Now, by expanding the determinant along third column we get
\[\begin{align}
  & \Rightarrow A={{\left( 1+{{a}^{2}}+{{b}^{2}} \right)}^{2}}\left[ \left( 1+{{a}^{2}}+{{b}^{2}} \right)\left( 1-0 \right) \right] \\
 & \Rightarrow A={{\left( 1+{{a}^{2}}+{{b}^{2}} \right)}^{3}} \\
\end{align}\]
Therefore the value of determinant given is \[{{\left( 1+{{a}^{2}}+{{b}^{2}} \right)}^{3}}\]
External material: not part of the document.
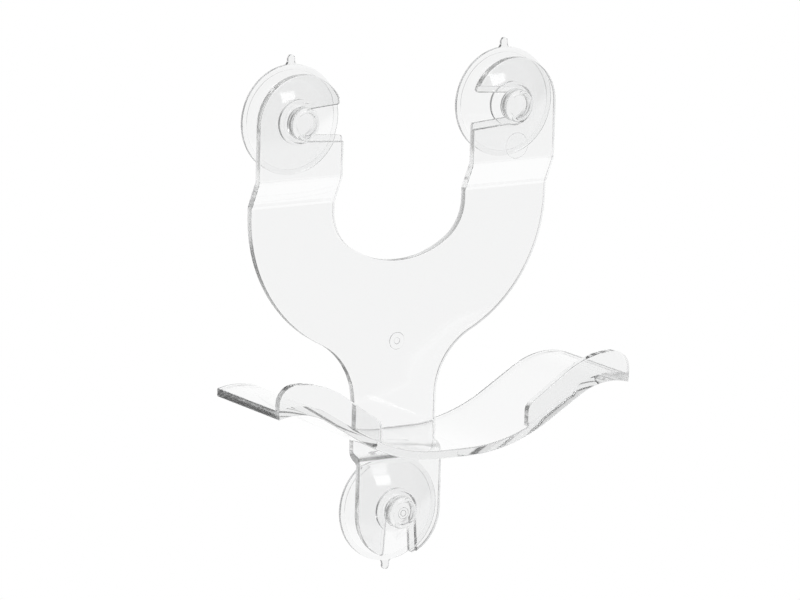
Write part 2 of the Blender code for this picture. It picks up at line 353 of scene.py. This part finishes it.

So, the correct answer is “Option d”.

Note: We have a shortcut for using the transformations.
Here, we have the determinant of order 3 so, we can apply 2 transformations at a time but those 2 transformations must be either row or column transformations.
Here, we have the determinant
\[\Rightarrow A=\left| \begin{matrix}
   1+{{a}^{2}}-{{b}^{2}} & 2ab & -2b \\
   2ab & 1-{{a}^{2}}+{{b}^{2}} & 2a \\
   2b & -2a & 1-{{a}^{2}}-{{b}^{2}} \\
\end{matrix} \right|\]
Now, we can apply 2 transformations at a time that is by applying \[{{R}_{1}}\to {{R}_{1}}+b\times {{R}_{3}}\] and \[{{R}_{2}}\to {{R}_{2}}-a\times {{R}_{3}}\] we can get directly
\[\Rightarrow A={{\left( 1+{{a}^{2}}+{{b}^{2}} \right)}^{2}}\left| \begin{matrix}
   1 & 0 & -b \\
   0 & 1 & a \\
   2b & -2a & 1-{{a}^{2}}-{{b}^{2}} \\
\end{matrix} \right|\]
But we should not apply the transformations \[{{R}_{2}}\to {{R}_{2}}-a\times {{R}_{3}}\] and \[{{C}_{3}}\to {{C}_{3}}+b\times {{C}_{1}}-a\times {{C}_{2}}\] at a time because one is row and other is column.